§ **Prompt**
Print exactly what the entries say, line by line, from the first line down to the one with "APRON_BOTTOM = 657.0", inclusive.

§ **Records with modeling code**
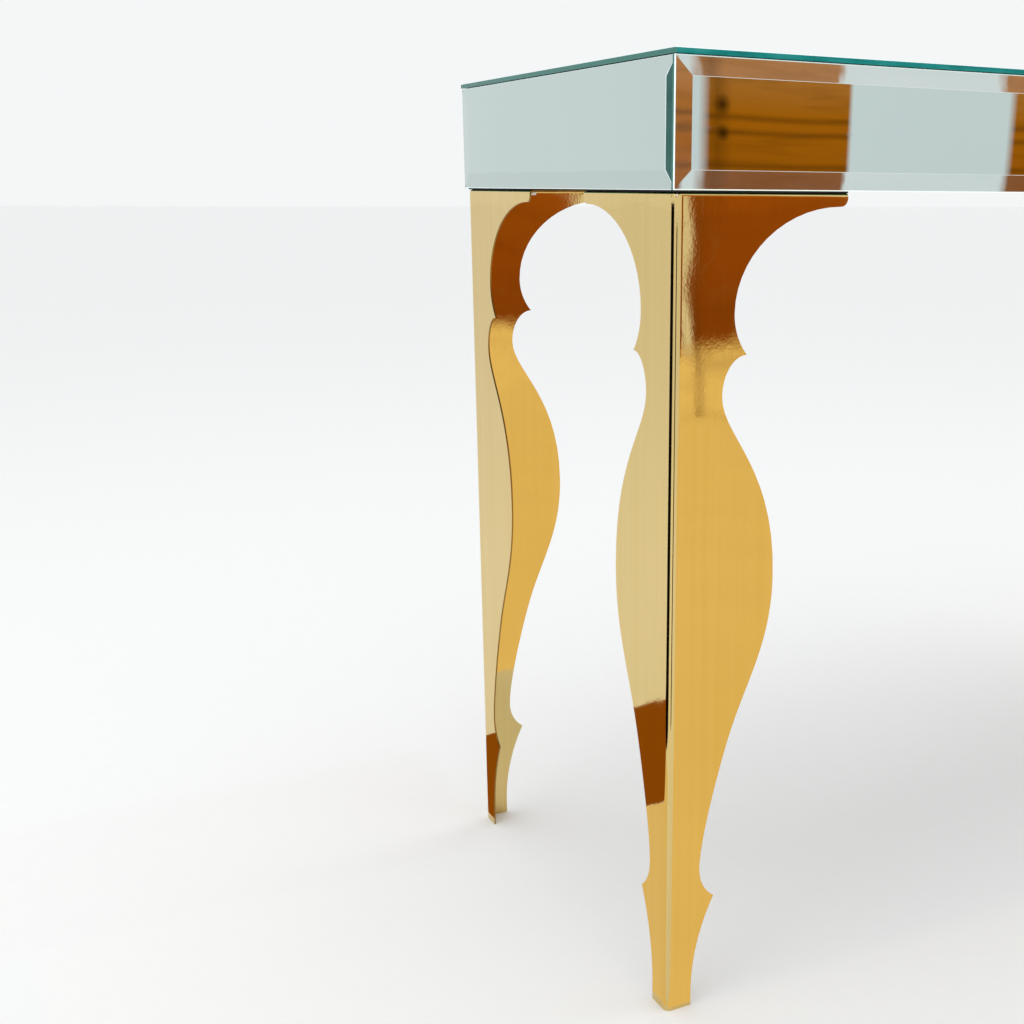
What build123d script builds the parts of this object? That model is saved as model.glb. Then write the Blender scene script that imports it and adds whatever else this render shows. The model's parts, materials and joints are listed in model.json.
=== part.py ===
from build123d import *
import os

# Mirrored vanity table: a shallow wooden box clad in bevelled mirror under a glass top, standing on
# four open legs folded from polished sheet metal. All lengths are in millimetres.
# Origin: centre of the footprint, on the floor. +X runs along the table, +Y to its back, +Z up.

# Driving dimensions of the whole table
WIDTH = 1000.0
DEPTH = 410.0
HEIGHT = 750.0
APRON_BOTTOM = 657.0        # height of the lower edge of the mirrors

# Glass
TOP_GLASS = 4.0             # thickness of the top
GLASS_LIP = 0.7             # how far the top stands proud of the mirrors
GLASS_ARRIS = 0.6           # ground edges of the top
GLASS_CORNER = 2.5          # corner radius of the top, seen from above
GLASS_BED = 0.4             # pads under the top, which leave a thin dark line
MIRROR = 4.0                # thickness of the mirror panels
MIRROR_BED = 1.0            # adhesive pads behind the mirrors
MIRROR_CORNER = 3.0         # corner radius of the panels
BEVEL = 13.0                # width of the bevel
BEVEL_DROP = 1.6            # thickness that the bevel takes off at the panel's edge
PANEL_GAP = 0.2             # joint between the front and side panels

# Wooden box
BOARD = 12.0                # top and bottom boards
RAIL = 18.0                 # rails
BLOCK = 40.0                # side of the square corner blocks
CROSS_RAIL_X = 165.0        # the two cross rails stand this far from the middle
PILOT_GAP = 0.05            # radial room round shanks and dowels

# Legs
SHEET = 1.5
BEND = 6.0                  # outer radius of the vertical bend and of the top fold
LEG_INSET = 2.7             # from the mirror face to the outer face of a leg
PAD = 1.2                   # black pad between the flange and the box
PAD_SETBACK = 0.6           # the pad's edge stands this far inside the leg's face
FLANGE = 26.0               # depth of the flange, from the leg's outer face
ARM = 148.0                 # length of a plate along the box
NOTCH = 3.2                 # relief at the corner, where bend and fold would meet
MITRE_GAP = 0.5             # hairline between the two flanges of a leg

# Free edge of a leg plate, each as (distance from the bend, height)
ARM_TIP_HEIGHT = 9.8        # depth of the arm at its end
ARM_TIP_RADIUS = 6.0
HAUNCH = (50.7, 571.0)      # where the big curve under the arm is nearest the bend
BEAK = (62.2, 540.2)        # pointed upper cusp
NECK = (41.6, 510.5)
SHOULDER = (70.6, 452.0)
BELLY = (91.8, 364.0)
CALF = (68.4, 272.0)
SHIN = (40.4, 187.0)
ANKLE = (29.8, 125.0)
SPUR = (43.6, 97.5)         # pointed lower cusp
FOOT = (23.5, 14.0)         # the foot is straight below this point

# Fasteners
LEG_SCREW = 2.5             # shank radius of an M5 machine screw
LEG_SCREW_LENGTH = 25.0
LEG_SCREW_HEAD = (4.75, 2.75)       # radius, height
LEG_SCREW_DOME = 2.2                # rounding of the head
LEG_SCREW_SOCKET = (3.0, 1.6)       # across the flats, depth
LEG_SCREW_PLACES = (45.0, 125.0)    # along an arm, from the leg's corner
LEG_HOLE = 2.8              # clearance hole through flange, pad and board
INSERT = 4.0                # outer radius of a threaded insert
INSERT_LENGTH = 12.0
INSERT_BORE = 2.55
WOOD_SCREW = (1.9, 3.8, 30.0)       # shank radius, head radius, length
LONG_SCREW = (2.4, 4.6, 50.0)
BACK_SCREW = (1.4, 2.8, 16.0)
CROSS_SLOT = (0.9, 1.2)     # width of the cross recess, and its length in head radii
BOARD_SCREWS_X = (-260, -90, 90, 260)       # in the front and back rails
BOARD_SCREWS_Y = (-30, 30)                  # in the end rails
RAIL_SCREWS_Z = (-9, 20)                    # from the middle of the rails
BACK_SCREWS_X = (-440, -220, 0, 220, 440)
DOWEL = (4.0, 30.0)         # radius, length

# Adhesive pads
FRONT_PAD = (90.0, 45.0)    # length, height
FRONT_PADS_X = (-415, -249, -83, 83, 249, 415)
SIDE_PAD = (70.0, 45.0)
SIDE_PADS_Y = (-120, 0, 120)
TOP_PAD = (60.0, 40.0)
TOP_PADS_X = (-420, -210, 0, 210, 420)
TOP_PADS_Y = (-150, 0, 150)

# Places worked out from the driving dimensions
FACE_X = WIDTH / 2 - GLASS_LIP              # outer faces of the mirrors
FACE_Y = DEPTH / 2 - GLASS_LIP
BOX_X = FACE_X - MIRROR - MIRROR_BED        # outer faces of the wooden box
BOX_Y = FACE_Y - MIRROR - MIRROR_BED
TOP_UNDERSIDE = HEIGHT - TOP_GLASS
BOX_TOP = TOP_UNDERSIDE - GLASS_BED
RAIL_BOTTOM = APRON_BOTTOM + BOARD
RAIL_HEIGHT = BOX_TOP - BOARD - RAIL_BOTTOM
RAIL_MIDDLE = RAIL_BOTTOM + RAIL_HEIGHT / 2
RAIL_X = BOX_X - RAIL / 2                   # centre lines of the rails
RAIL_Y = BOX_Y - RAIL / 2
CLEAR_DEPTH = 2 * (BOX_Y - RAIL)            # between the front and back rails
LEG_X = FACE_X - LEG_INSET                  # outer faces of the legs
LEG_Y = FACE_Y - LEG_INSET
LEG_TOP = APRON_BOTTOM - PAD
FLANGE_UNDERSIDE = LEG_TOP - SHEET

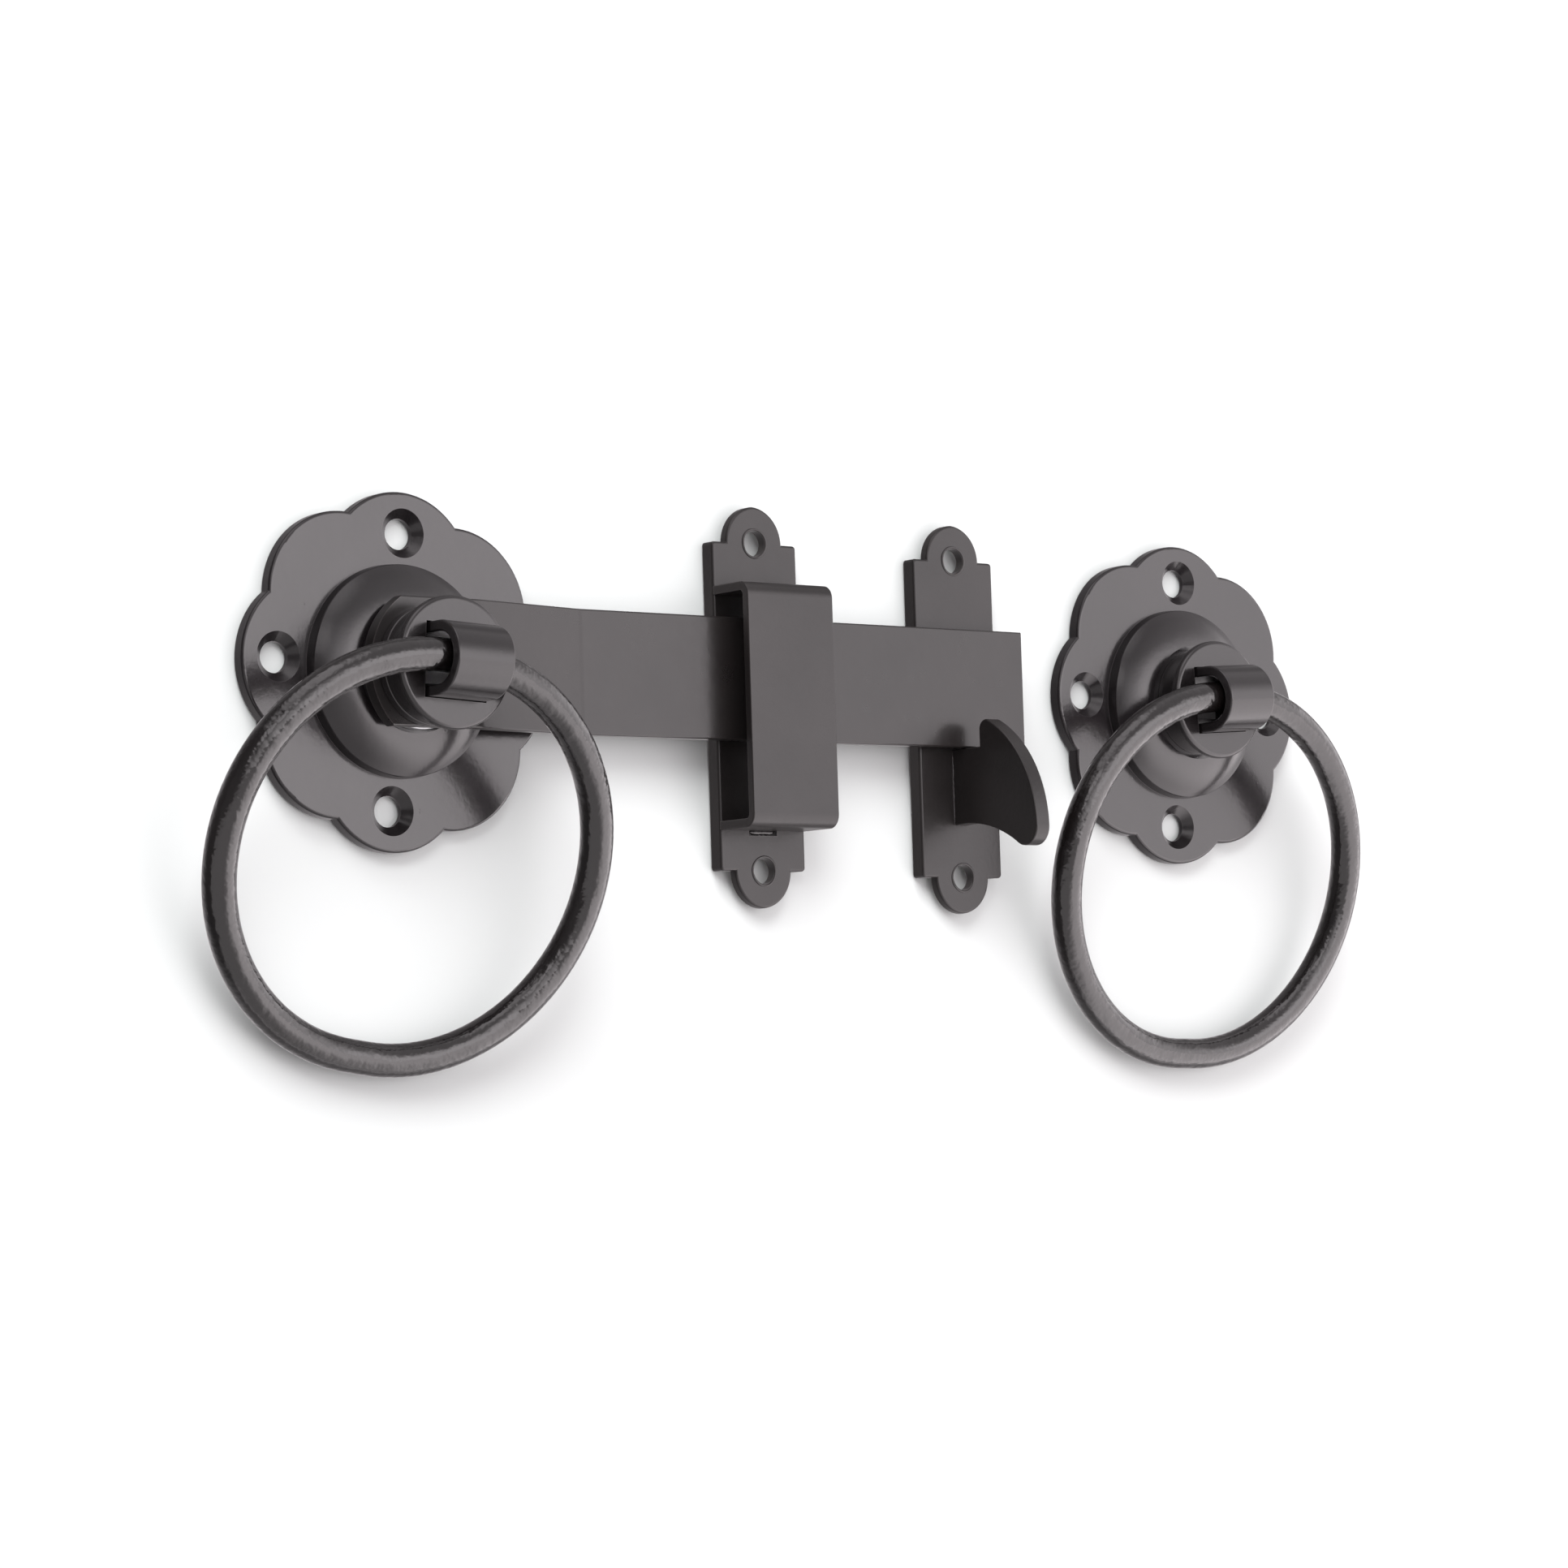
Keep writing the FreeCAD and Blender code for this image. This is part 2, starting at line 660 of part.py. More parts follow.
def make_hoop():
    """Strap bent to a U round the arm, with a tenon through the plate at each foot."""
    body = new_body("guide_hoop")
    foot = -dim["plate_thick"]
    front = -dim["hoop_front"]
    strap = dim["hoop_strap"]
    bend = dim["hoop_bend"]
    top = dim["hoop_top"]
    low = dim["hoop_bottom"]
    sketch = new_sketch(body, "guide_hoop_section", "YZ_Plane")
    draw_outline(sketch, [
        (foot, top),
        (front, top),
        (front, low),
        (foot, low),
        (foot, low + strap),
        (front + strap, low + strap),
        (front + strap, top - strap),
        (foot, top - strap),
    ])
    pad(body, "guide_hoop_pad", sketch, dim["hoop_wide"], symmetric=True)
    outside = [(front.value, top.value), (front.value, low.value)]
    inside = [((front + strap).value, (top - strap).value), ((front + strap).value, (low + strap).value)]
    dress(body, "Fillet", "guide_hoop_outer_bends", bend, lambda edge: is_upright(edge, 0, outside))
    dress(body, "Fillet", "guide_hoop_inner_bends", bend - strap, lambda edge: is_upright(edge, 0, inside))
    half = dim["hoop_wide"].value / 2
    dress(body, "Fillet", "guide_hoop_rims", dim["hoop_round"],
          lambda edge: is_side_edge(edge, half) and edge.BoundBox.YMin < foot.value - SAME)
    sketch = new_sketch(body, "guide_hoop_tenons", "YZ_Plane")
    for bottom in (low, top - strap):
        draw_box(sketch, foot, -plate_hollow, bottom, bottom + strap)
    pad(body, "guide_hoop_tenon_pad", sketch, dim["hoop_tenon"], symmetric=True)
    stand_at(body, x=dim["guide_x"])


def make_hook():
    """Catch plate's hook: a notch for the arm, a lip over it and a ramp that lifts the arm."""
    body = new_body("catch_hook")
    foot = -dim["plate_thick"]
    mouth = foot - dim["hook_mouth"]
    lip_z = dim["hook_top"]
    tip_y = foot - dim["hook_tip_reach"]
    sketch = new_sketch(body, "catch_hook_outline", "YZ_Plane")
    draw_outline(sketch, [
        (foot, dim["hook_notch"]),
        (mouth, dim["hook_notch"]),
        (mouth, lip_z, dim["hook_ramp"], 1),
        (tip_y, dim["hook_tip_z"], dim["hook_under"], -1),
        (foot, dim["hook_base"]),
        (foot, dim["hook_tenon_end"]),
        (-plate_hollow, dim["hook_tenon_end"]),
        (-plate_hollow, dim["hook_tenon_top"]),
        (foot, dim["hook_tenon_top"]),
    ])
    pad(body, "catch_hook_pad", sketch, dim["hook_thick"], symmetric=True)
    dress(body, "Fillet", "catch_hook_lip", dim["hook_lip"],
          lambda edge: is_upright(edge, 0, [(mouth.value, lip_z.value)]))
    dress(body, "Fillet", "catch_hook_tip", dim["hook_tip_round"],
          lambda edge: is_upright(edge, 0, [(tip_y.value, dim["hook_tip_z"].value)]))
    half = dim["hook_thick"].value / 2
    dress(body, "Fillet", "catch_hook_rims", dim["hook_round"],
          lambda edge: is_side_edge(edge, half) and edge.BoundBox.YMin < foot.value - SAME)
    stand_at(body, x=dim["catch_x"])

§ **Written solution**
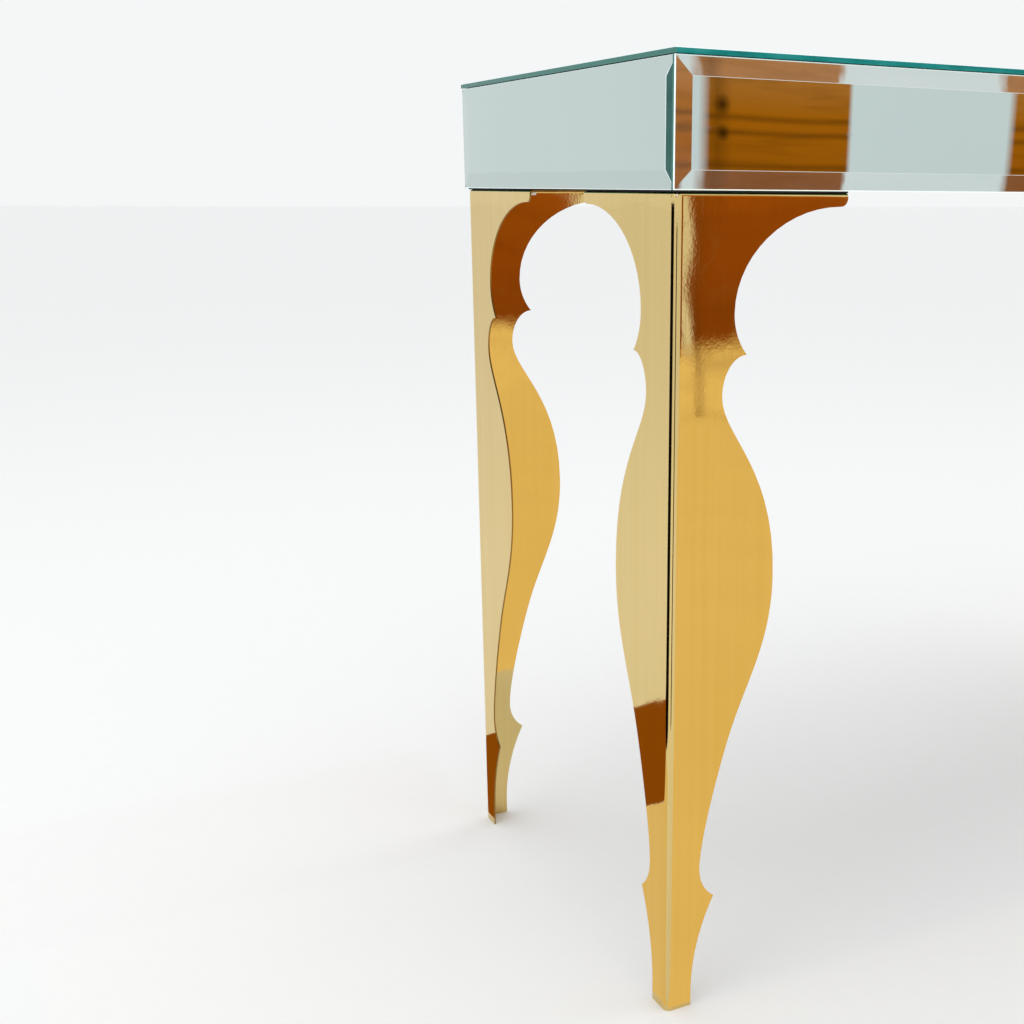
What build123d script builds the parts of this object? That model is saved as model.glb. Then write the Blender scene script that imports it and adds whatever else this render shows. The model's parts, materials and joints are listed in model.json.
=== part.py ===
from build123d import *
import os

# Mirrored vanity table: a shallow wooden box clad in bevelled mirror under a glass top, standing on
# four open legs folded from polished sheet metal. All lengths are in millimetres.
# Origin: centre of the footprint, on the floor. +X runs along the table, +Y to its back, +Z up.

# Driving dimensions of the whole table
WIDTH = 1000.0
DEPTH = 410.0
HEIGHT = 750.0
APRON_BOTTOM = 657.0        # height of the lower edge of the mirrors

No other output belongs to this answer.